The prohibitionists hold that kids don’t need any added sugar, and that if they don’t drink plain milk, they can get calcium and other nutrients from other sources. If kids substitute fruit juice, they argue, the “natural sugars” therein are preferable to the corn syrup or cane sugar in flavored milk.

At DCPS, incidentally, its goal is “give students the gift of a healthy palate by giving them access to whole, natural, and (when available) seasonal foods,” said Paula E. Reichel of the system’s food service department in a recent statement to my colleague Bill Turque. “We’d like to teach students that sugar doesn’t need to be added to a natural food to make it ‘taste good.’”
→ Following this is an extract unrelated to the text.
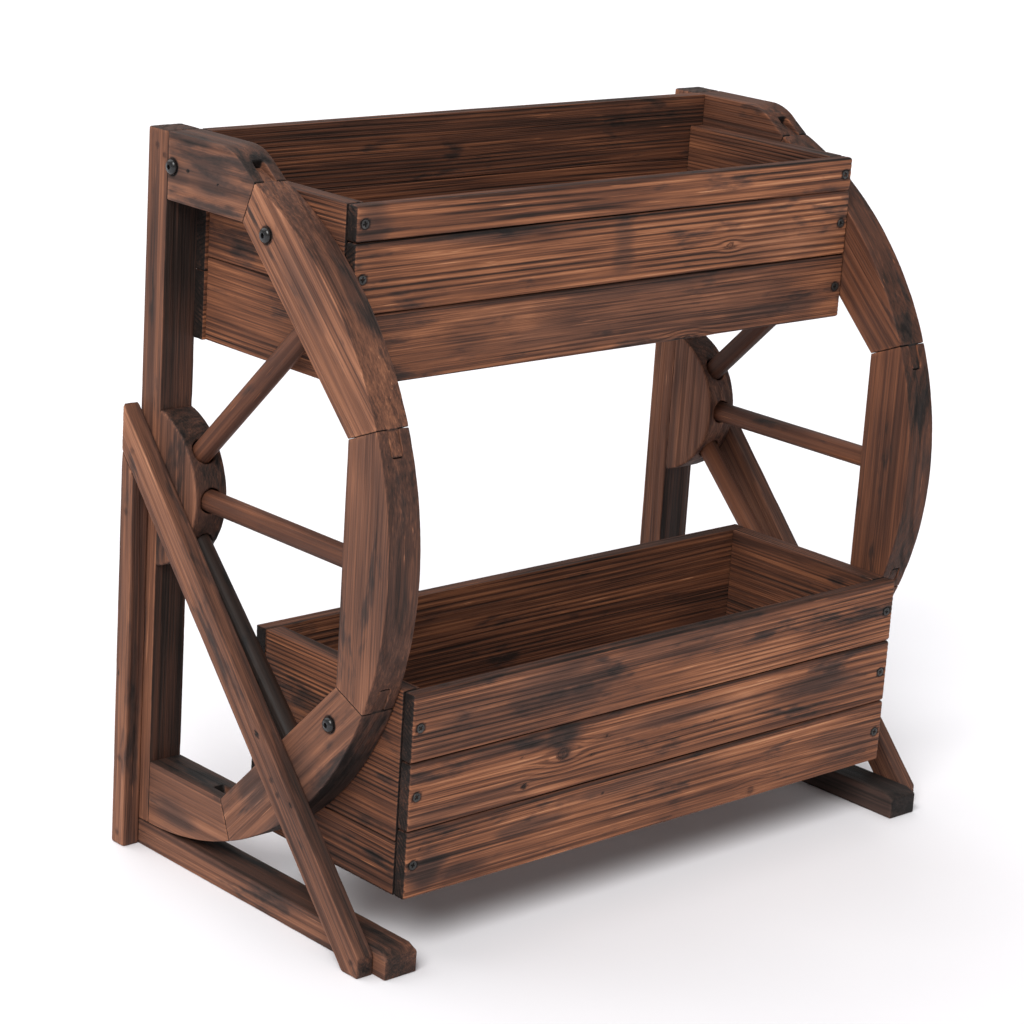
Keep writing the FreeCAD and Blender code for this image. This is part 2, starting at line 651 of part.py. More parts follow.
# ------------------------------------------------------------------------------------------------
# The stand
# ------------------------------------------------------------------------------------------------
for word, side in (("left", -1), ("right", 1)):
    foot(f"{word}_foot", side)
    post(f"{word}_post", side)
    rear_leg(f"{word}_rear_leg", side)
    brace(f"{word}_brace", side)
    hub(f"{word}_hub", side)
    for which, angle in SPOKES:
        spoke(f"{word}_spoke_{which}", side, angle)
    top_segment(f"{word}_rim_1", side)
    second = rim_segment(f"{word}_rim_2", side, 45, tenons=True)
    cross_holes(second, "bolt_hole", [UPPER_BOLT_AT], BOLT_HOLE, shift_up=HUB_Z)
    rim_segment(f"{word}_rim_3", side, 0, tenons=False)
    fourth = rim_segment(f"{word}_rim_4", side, -45, tenons=True)
    cross_holes(fourth, "bolt_hole", [LOWER_BOLT_AT], BOLT_HOLE, shift_up=HUB_Z)
    cross_holes(fourth, "nail_holes", NAILS_BRACE_RIM, "dim.nail_dia / 2", shift_up=HUB_Z)
    bottom_segment(f"{word}_rim_5", side)

H1 = "dim.board_height"
screw_rows = []
for box, back, depth, base, front_rows, end_low, rise, bolt in (
    ("upper", "0", "dim.upper_depth", UPPER_BASE,
     [("bottom", H1), ("middle", H1), ("top", "dim.trim_height")],
     "dim.upper_end_low", UPPER_RISE, UPPER_BOLT_AT),
    ("lower", LOWER_BACK, "dim.lower_depth", LOWER_BASE,
     [("bottom", H1), ("middle", H1), ("top", H1)],
     "dim.lower_end_low", LOWER_RISE, LOWER_BOLT_AT),
):
    front_inner = f"(({back}) + ({depth}) - dim.board_thick)"
    back_inner = f"(({back}) + dim.board_thick)"
    for row, (word, height) in enumerate(front_rows):
        z = f"({base} + {row} * {H1})"
        screw_up = f"(({height}) / 2)"
        long_board(f"{box}_front_{word}", height, z, front_inner, 1, screw_up)
        screw_rows.append((f"({back}) + ({depth})", f"{z} + {screw_up}", 1))
    for row, word in enumerate(("bottom", "middle", "top")):
        z = f"({base} + {row} * {H1})"
        screw_up = f"(({front_rows[row][1]}) / 2)"
        long_board(f"{box}_back_{word}", H1, z, back_inner, -1, screw_up,
                   lag=(box == "upper" and word == "top"))
        screw_rows.append((back, f"{z} + {screw_up}", -1))
    # screws that fall in the lower and in the upper end board, above each board's own base
    marks = [f"({H1} / 2)", f"(1.5 * {H1})",
             f"(2 * {H1} + ({front_rows[2][1]}) / 2)"]
    low_marks = [m for m in marks if val(m) < val(end_low)]
    high_marks = [f"({m} - {end_low})" for m in marks if val(m) > val(end_low)]
    for word, side in (("left", -1), ("right", 1)):
        end_board(f"{box}_{word}_end_bottom", side, depth, back, base, end_low, low_marks)
        end_board(f"{box}_{word}_end_top", side, depth, back, f"({base} + {end_low})",
                  f"({rise} - {end_low})", high_marks, bolt)
        cleat(f"{box}_{word}_cleat", side, depth, back, base)
    for rank, word in enumerate(("back", "front")):
        bottom_board(f"{box}_bottom_{word}", depth, back, base, rank)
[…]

A noble goal to be sure. But nobility in other jurisdictions has not always been met with cheers and adulation. The Fairfax County public schools banned chocolate milk, only to reverse the decision earlier this year and introduce a version with cane or beet sugar, rather than high fructose corn syrup. On the flip side, the Los Angeles Unified School District — the nation’s largest — voted this week to ban flavored milk.

Regardless of how DCPS proceeds, the debate will remain pointed.

”To simply dismiss my son’s position by ridiculing the notion that kids should have a reasonable say in what they eat and drink is patronizing and insulting,” the elder Murphy wrote to me, adding that the most troubling finding of his son’s survey wasn’t that kids wanted chocolate milk, it was that 58 percent of kids surveyed weren’t drinking any milk at school, period.

Bruske retorts on his blog: “Schools are not free choice zones. Last we checked, adults — not children — were still responsible for making important policy decisions. ... Local elected leaders are expected to act like grownups and look out for the welfare of minors, not pander to six-year-olds and the dairy lobby.”

I can say this much: There is no overt evidence that Brown was doing the bidding of dairy lobbyists in questioning Henderson about chocolate milk. (Henderson did say that food industry representatives had contacted her after the milk ban was announced.) There is evidence that Brown was quite earnestly responding to the honest petition of a very young constituent.

”I’m going to look into this chocolate milk thing,” Brown told Aidan on June 11. “We want to have healthy foods ... but let’s not go overboard if chocolate milk is something that is better than drinking other types of juices that has more sugar in it.”